Archbishop Romero’s funeral was held at the Cathedral on Palm Sunday – the largest event in the history of that country. The Army opened fire on the crowd. 40 people died, many were injured in the panic that ensued. When the plaza emptied and the smoke lifted, all you could see was shoes and sandals that fell off people’s feet as they fled and stepped on each other’s feet. Shoes, sandals and palm branches.

Let us carry these palm branches with the courage and the joy of those who have gone before us in our 2000 year history of our Church, built by Christ of living stones on the Rock of Peter.

Another wonderful symbol of this great feast of Palm Sunday is that the palms blessed here today will be burned to make the ashes for next Ash Wednesday. We are always on a journey, struggling like Peter, with our own weakness, often having to start all over again on the journey toward Jerusalem. But we are not alone; we are surrounded by a cloud of witnesses waving the palm branch of victory.

In this Holy Week, we shall relive the great events of Jesus’ last supper, where he gives us the gift of Himself in the Eucharist. We relive the sacrifice of Calvary, where Jesus saves us from sin and death, and finally the joy of Easter, the most important day of the year. We celebrate Jesus’ victory over death. Our Redeemer lives and we can live forever in His love.
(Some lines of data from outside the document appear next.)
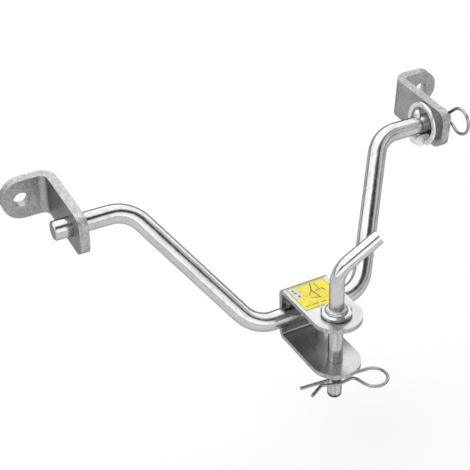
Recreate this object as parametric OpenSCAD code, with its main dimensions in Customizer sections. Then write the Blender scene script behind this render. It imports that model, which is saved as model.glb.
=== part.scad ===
// Drop draw bar for towing: a bent round bar hung between two bolt-on
// brackets, with a welded jaw and a drop-in hitch pin.
// Frame: the origin is midway between the two bolt holes, on the plane of the
// brackets' mounting faces. +X runs along the bolts' line, +Y points at the
// machine that carries the brackets, +Z is up.

/* [Brackets] */
// Distance between the two mounting bolts
bolt_spacing = 390; // [380:1:420]
// Diameter of each mounting bolt hole
bolt_hole_d = 13; // [11:0.5:14]
// Thickness of the bracket's flat steel
bracket_t = 8; // [6:0.5:8]
// Width of the bracket's flat steel
bracket_w = 36; // [34:1:40]
// Reach from the mounting face to the bar's axis
bracket_reach = 59; // [54:1:80]
// Length of bracket ahead of the bar's axis
bracket_nose = 22; // [20:1:32]
// Bolt hole to the bracket's outer side face
bolt_offset = 21; // [19:0.5:22]
// Bolt hole to the leaf's rounded end
leaf_edge = 16.5; // [15:0.5:18]
// Radial play of the bar in its bracket holes
bar_play = 0.3; // [0.2:0.05:0.5]

/* [Bar] */
// Diameter of the round bar
bar_d = 16; // [15:0.5:17]
// Half the distance between the upper bends
upper_half = 119.5; // [110:0.5:125]
// Half the distance between the lower bends
lower_half = 50; // [46:0.5:56]
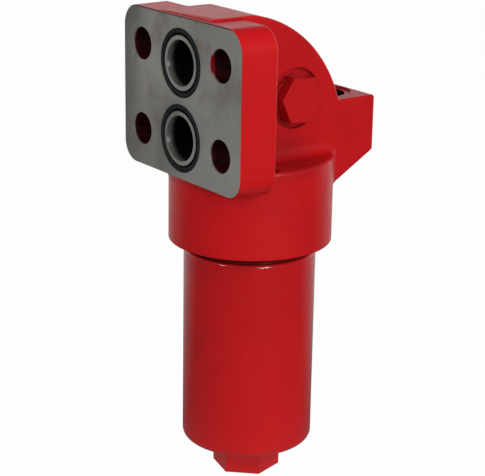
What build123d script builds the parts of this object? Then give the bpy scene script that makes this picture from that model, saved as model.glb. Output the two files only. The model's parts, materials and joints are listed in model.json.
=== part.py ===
from build123d import *
from math import acos, asin, cos, degrees, radians, sin, sqrt, tan
import os

# Flange-mounted high-pressure filter, in millimetres.
# The origin is the middle of the four flange bolts, on the machined face.
# The face looks along -Y, Z is up, and the bowl hangs on a vertical axis behind the face.

# Clearances between pieces
running_clearance = 0.06
guide_clearance = 0.24
ring_clearance = 0.05
glue_gap = 0.1

# Bolting flange
flange_width = 133.5
flange_height = 107.6
flange_thickness = 27.5
flange_draft = 3.0
flange_top_corner_radius = 15.0
flange_bottom_corner_radius = 13.5
flange_back_edge_radius = 2.0
bolt_spacing_x = 90.0
bolt_spacing_z = 58.0
bolt_hole_radius = 11.0
bolt_spotface_radius = 16.5
bolt_spotface_depth = 1.0

# Ports in the flange face, one above the other, each with a groove for a face seal
port_spacing = 50.0
port_pair_height = -1.7
port_radius = 15.25
port_lip_radius = 18.0
port_groove_radius = 22.75
port_groove_depth = 2.8
port_ring_section = 3.53
outlet_z = port_pair_height + port_spacing / 2
inlet_z = port_pair_height - port_spacing / 2

# The bowl's radius sets the collar around it, the seal and thread between them,
# and the distance of their common axis from the face
bowl_radius = 45.7
bowl_wall = 8.2
thread_step = 0.7
seal_bore_step = 2.5
thread_relief_depth = 2.0
collar_wall = 11.15
collar_setback = 2.3
bowl_bore_radius = bowl_radius - bowl_wall
thread_radius = bowl_radius - thread_step
seal_bore_radius = thread_radius - seal_bore_step
thread_relief_radius = thread_radius - thread_relief_depth
collar_radius = thread_radius + collar_wall
axis_y = collar_radius + collar_setback

# Collar of the head, with the bowl's thread and seal bore inside
collar_top_z = -43.5
collar_height = 60.4
collar_top_edge_radius = 3.0
collar_rim_edge_radius = 1.0
collar_roof_thickness = 10.5
seal_bore_length = 25.0
thread_lead_in = 1.2
collar_bottom_z = collar_top_z - collar_height
chamber_roof_z = collar_top_z - collar_roof_thickness
thread_top_z = chamber_roof_z - seal_bore_length

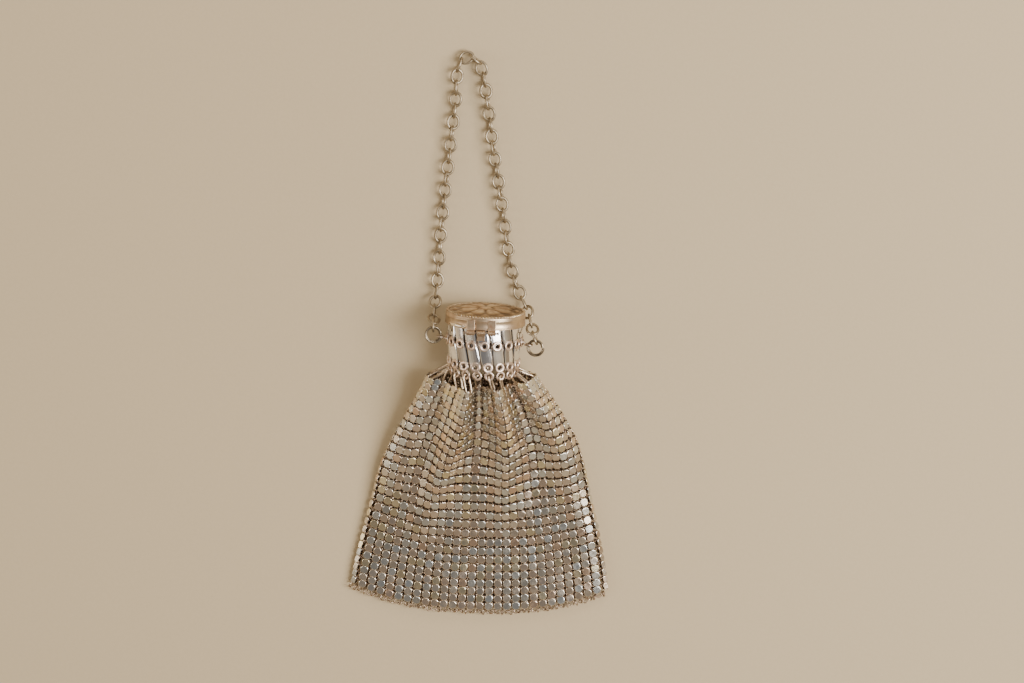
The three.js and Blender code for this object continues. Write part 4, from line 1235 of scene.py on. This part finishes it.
def smooth_route(spots, steps):
    """Points along a curve through the spots, its speed set by the gaps between them."""
    ends = [spots[0] * 2 - spots[1], *spots, spots[-1] * 2 - spots[-2]]
    trail = []
    for before, a, b, after in zip(ends, ends[1:], ends[2:], ends[3:]):
        gaps = [math.sqrt(max(1e-4, (q - p).length)) for p, q in ((before, a), (a, b), (b, after))]
        leave = ((a - before) / gaps[0] - (b - before) / (gaps[0] + gaps[1]) + (b - a) / gaps[1]) * gaps[1]
        arrive = ((b - a) / gaps[1] - (after - a) / (gaps[1] + gaps[2]) + (after - b) / gaps[2]) * gaps[1]
        for step in range(steps):
            trail.append(curve(a, b, leave, arrive, step / steps))
    trail.append(spots[-1])
    return trail


def evenly(trail, count):
    """count + 1 points at equal steps along a trail."""
    lengths = [0.0]
    for a, b in zip(trail, trail[1:]):
        lengths.append(lengths[-1] + (b - a).length)
    spots = []
    for index in range(count + 1):
        step, share = paced(lengths, min(lengths[-1] * index / count, lengths[-1] - 1e-9))
        spots.append(trail[step].lerp(trail[step + 1], share))
    return spots


joints = evenly(smooth_route(stops, ROUTE_STEPS), LINK_COUNT)
link_step = sum((b - a).length for a, b in zip(joints, joints[1:])) / LINK_COUNT
link_places = []
for index, (a, b) in enumerate(zip(joints, joints[1:])):
    forward = (b - a).normalized()
    level = Vector((0, 0, 1)).cross(forward).normalized()
    roll = (math.pi / 2 if index % 2 == 0 else 0) + CHAIN_LEAN * math.sin(index * 1.7)
    across = Quaternion(forward, roll) @ level
    link_places.append(((a + b) / 2, facing(forward, across, forward.cross(across)), (1, 1, 1)))
half_link = link_step / 2 + CHAIN_WIRE - 0.06
link_bend = CHAIN_WIDTH / 2 - CHAIN_WIRE
chain_link = wire_ring("chain_link", link_bend, CHAIN_WIRE, 28, 10)
for vertex in chain_link.data.vertices:
    vertex.co.x *= half_link / link_bend
chain_metal = worn_metal("chain_brass", (0.44, 0.365, 0.26), (0.26, 0.205, 0.135), 300, 1500, 0.36, 0.55, 0.02)
chain = lay_copies("chain_links", link_places, chain_link, chain_metal, 0.0, 31)
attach(chain, "purse")
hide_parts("chain")
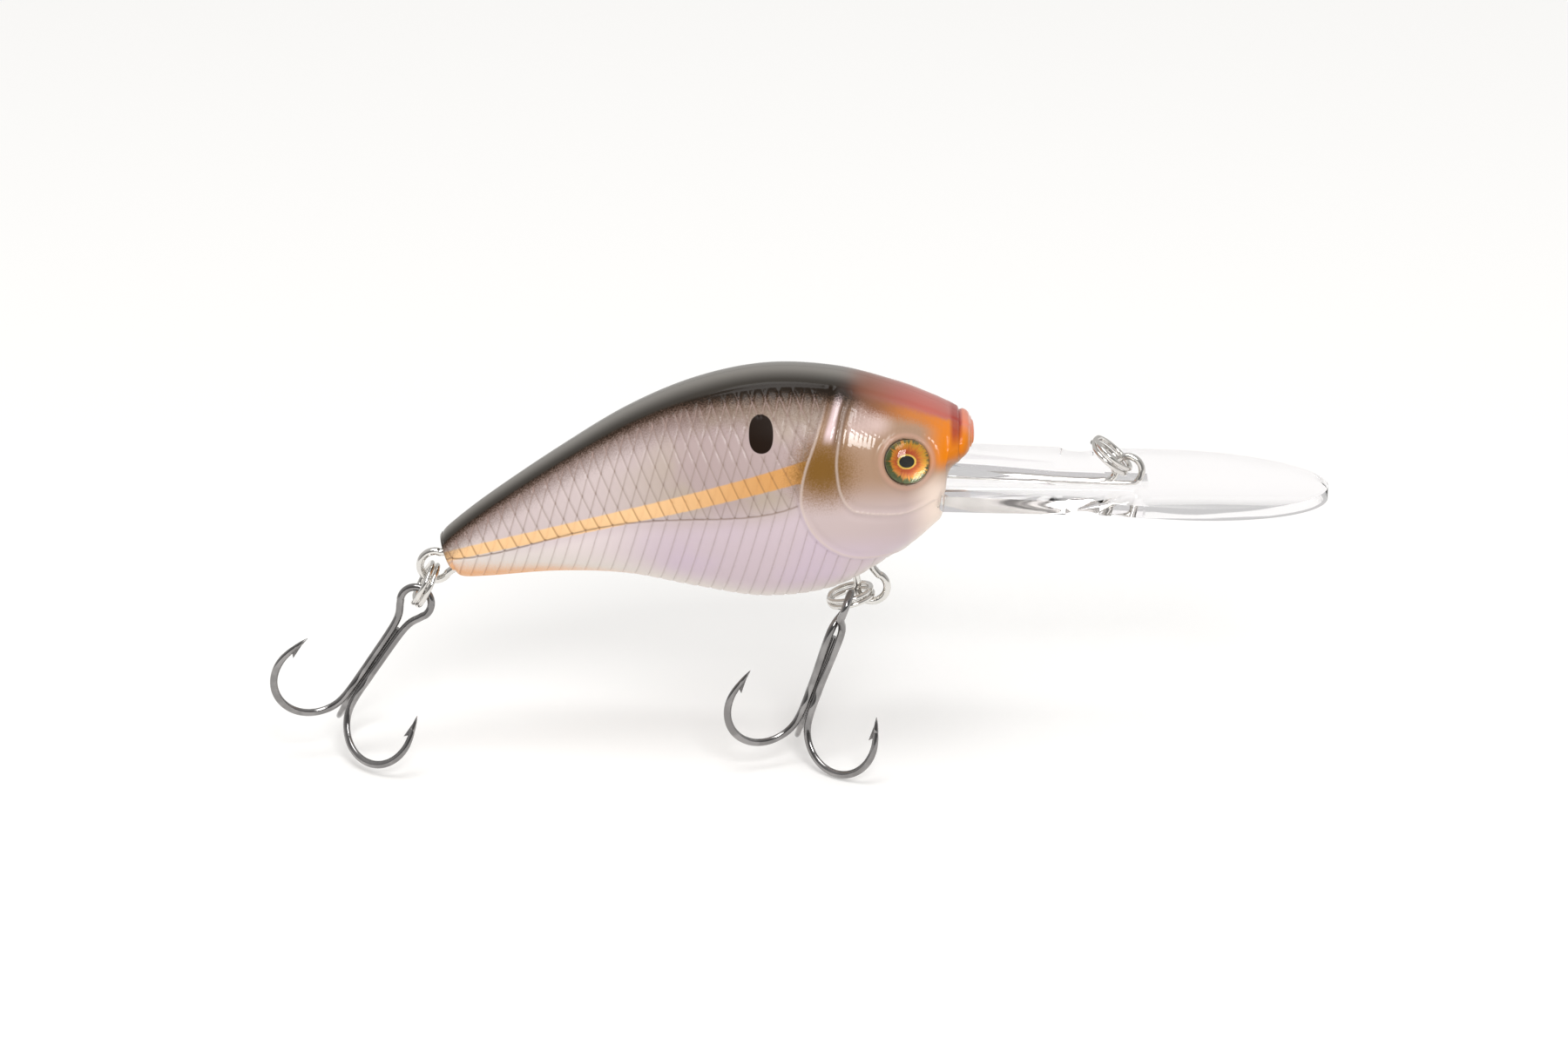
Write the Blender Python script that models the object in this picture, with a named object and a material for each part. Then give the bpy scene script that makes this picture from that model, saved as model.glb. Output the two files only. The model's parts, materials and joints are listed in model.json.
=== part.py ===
"""Deep-diving crankbait: a hollow two-shell body, a clear lip, wire hangers, split rings and trebles.

The lure is in its swimming attitude: +X forward along the lip, +Z up, Y across. The origin is the centre of
the line-tie loop. Metres. Pieces that touch on the real lure keep a small gap here.
"""

import math

import bmesh
import bpy
from mathutils import Matrix, Vector

MM = 0.001
GAP = 0.3 * MM  # between pieces that touch, and between the two halves
MERGE = 0.001 * MM  # points closer than this are one
OVERSHOOT = 3.0 * MM  # how far a cutter stands clear of what it cuts
OVERLAP = 1.0 * MM  # how far a piece is sunk in what it is joined to

# Body
BODY_LENGTH = 68.4 * MM
BODY_HEIGHT = 31.2 * MM
BODY_WIDTH = 22.4 * MM
SHELL_WALL = 1.3 * MM
SECTION_POWER = 2.15  # 2 is an ellipse, more is squarer
CHIN_TO_TIE = 22.9 * MM  # from the chin, where the lip comes out, forward to the line tie
NOSE_OVERHANG = 0.041  # how far the nose stands past the chin, as a share of the body's length

# Each row is a section of the body: back (distance from the nose, height), belly (distance, height), half
# width. Distances are shares of the length, heights shares of the height from the line tie's level.
SECTIONS = [
    (0.997, -0.285, 0.975, -0.426, 0.23),
    (0.981, -0.240, 0.959, -0.465, 0.28),
    (0.907, -0.109, 0.907, -0.465, 0.36),
    (0.777, 0.090, 0.777, -0.442, 0.54),
    (0.645, 0.271, 0.645, -0.452, 0.71),
    (0.515, 0.394, 0.515, -0.506, 0.86),
    (0.384, 0.453, 0.384, -0.546, 0.96),
    (0.253, 0.437, 0.253, -0.500, 1.00),
    (0.139, 0.368, 0.139, -0.349, 0.95),
    (0.073, 0.310, 0.073, -0.224, 0.86),
    (0.051, 0.288, 0.052, -0.160, 0.79),
    (0.041, 0.275, 0.043, 0.010, 0.70),
    (0.022, 0.253, 0.022, 0.070, 0.58),
    (0.008, 0.224, 0.008, 0.118, 0.44),
    (0.000, 0.192, 0.000, 0.150, 0.22),
]
STEPS_PER_SECTION = 2
POINTS_AROUND = 20
CAVITY_START = 1.6  # the hollow's first and last section, counted as rows of the table
CAVITY_END = 9.6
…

This is the Year of Faith. Let us recommit ourselves as Christ’s disciples, let us learn more about our Catholic Faith, so that we can live it more generously, more faithfully, more joyfully – and so that we can be witnesses, inviters, evangelizers, sharing the treasure with those who do not yet know Christ, so that others will discover the joy of being part of Christ’s motley family, the Church, with ashes on our foreheads and palm branches in our hands.